I keep visualizing these old idents like a film reel while listening to “Delubyo,” the interlude track to Filipino singer-songwriter Unique Salonga’s sophomore album, Pangalan. There is no rhyme nor reason to it, neither does it beg for deeper introspection—it’s all background noise, louder and more disruptive. 

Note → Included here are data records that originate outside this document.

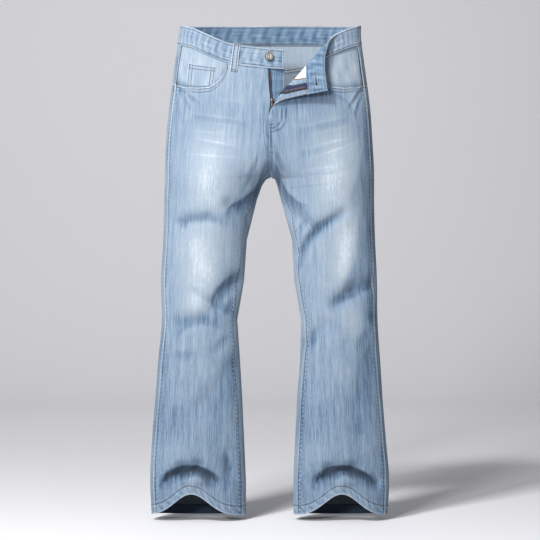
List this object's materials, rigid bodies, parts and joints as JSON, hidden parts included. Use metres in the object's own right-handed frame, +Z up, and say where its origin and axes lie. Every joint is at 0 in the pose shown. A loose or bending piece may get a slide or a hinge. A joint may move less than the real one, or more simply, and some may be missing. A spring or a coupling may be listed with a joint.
{
  "type": "bootcut jeans",
  "caption": "Washed pale-blue bootcut jeans filled out as worn, with the fly open and one corner of the waist folded out.",
  "frame": {"origin": "middle of the waist opening, level with the waistband's upper half at the sides, where the wearer's waist holds it", "axes": "+Z up out of the waist, -Y the front with the fly, +X the wearer's left"},
  "size_m": [0.5245, 0.1858, 1.0862],
  "materials": {
    "washed_denim": "matte",
    "denim_inside": "matte",
    "denim_loops": "matte",
    "pocket_cotton": "matte",
    "zip_tape": "matte",
    "zip_copper": "satin",
    "button_nickel": "satin"
  },
  "bodies": {
    "jeans": {"front_right": "washed_denim", "front_left": "washed_denim", "back_right": "washed_denim", "back_left": "washed_denim", "yoke_right": "washed_denim", "yoke_left": "washed_denim", "waistband_back": "washed_denim", "waistband_right": "washed_denim", "waistband_left": "washed_denim", "loop_front_right": "denim_loops", "loop_front_left": "denim_loops", "loop_back_right": "denim_loops", "loop_back_left": "denim_loops", "loop_back_middle": "denim_loops", "pocket_facing_right": "washed_denim", "pocket_facing_left": "washed_denim", "coin_pocket": "denim_loops", "pocket_bag_left": "pocket_cotton", "back_pocket_right": "denim_loops", "back_pocket_left": "denim_loops", "fly_facing_left": "denim_inside", "zip_tape_left": "zip_tape", "zip_chain_left": "zip_copper", "fly_shield": "denim_inside", "zip_tape_right": "zip_tape", "zip_chain_right": "zip_copper", "hem_right": "denim_inside", "hem_left": "denim_inside", "button": "button_nickel", "zip_slider": "zip_copper"},
    "pull_tab": {"zip_pull_tab": "zip_copper"}
  },
  "joints": [
    {"name": "pull_tab_hinge", "type": "hinge", "parent": "jeans", "child": "pull_tab", "pos_m": [0.0021, -0.068, -0.151], "axis": [-1, 0, 0], "range_deg": [0, 150]}
  ]
}
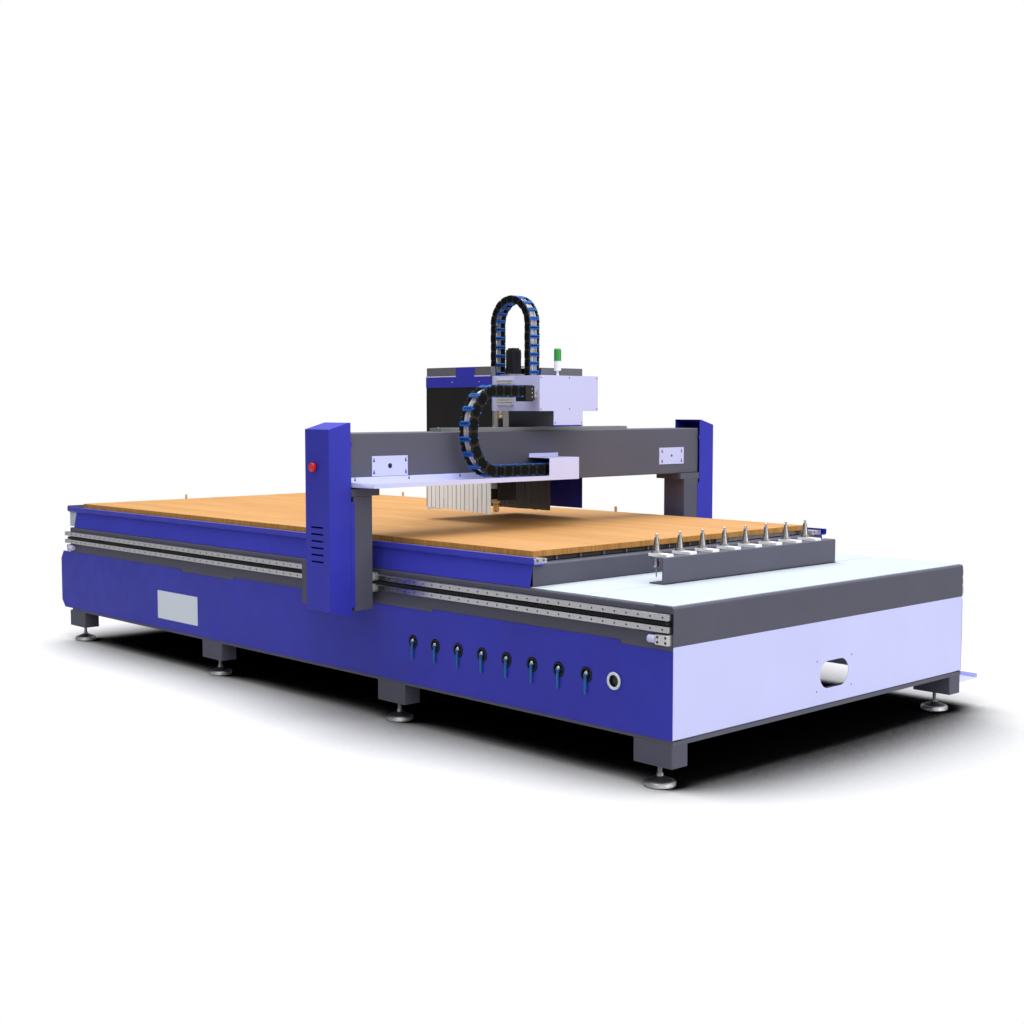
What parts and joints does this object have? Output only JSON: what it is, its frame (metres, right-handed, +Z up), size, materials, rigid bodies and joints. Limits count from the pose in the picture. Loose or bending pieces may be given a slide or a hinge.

There’s plenty of talk about Unique’s flair for the avant-garde, the weird, or the strange, sometimes used interchangeably, and quite frankly, oftentimes lazily. I’d argue that the ideas he’s presenting are not the least novel: self-identity, self-doubt, isolation, frustration, and insecurity—individualized and magnified through social criticism. These feelings may be ensconced within the parameters of fame, one that proves to be the strangest space of all. Maybe “Delubyo” is his way of tuning out that heightened neural noise. His music isn’t too weird, the rest of us just haven’t kept up.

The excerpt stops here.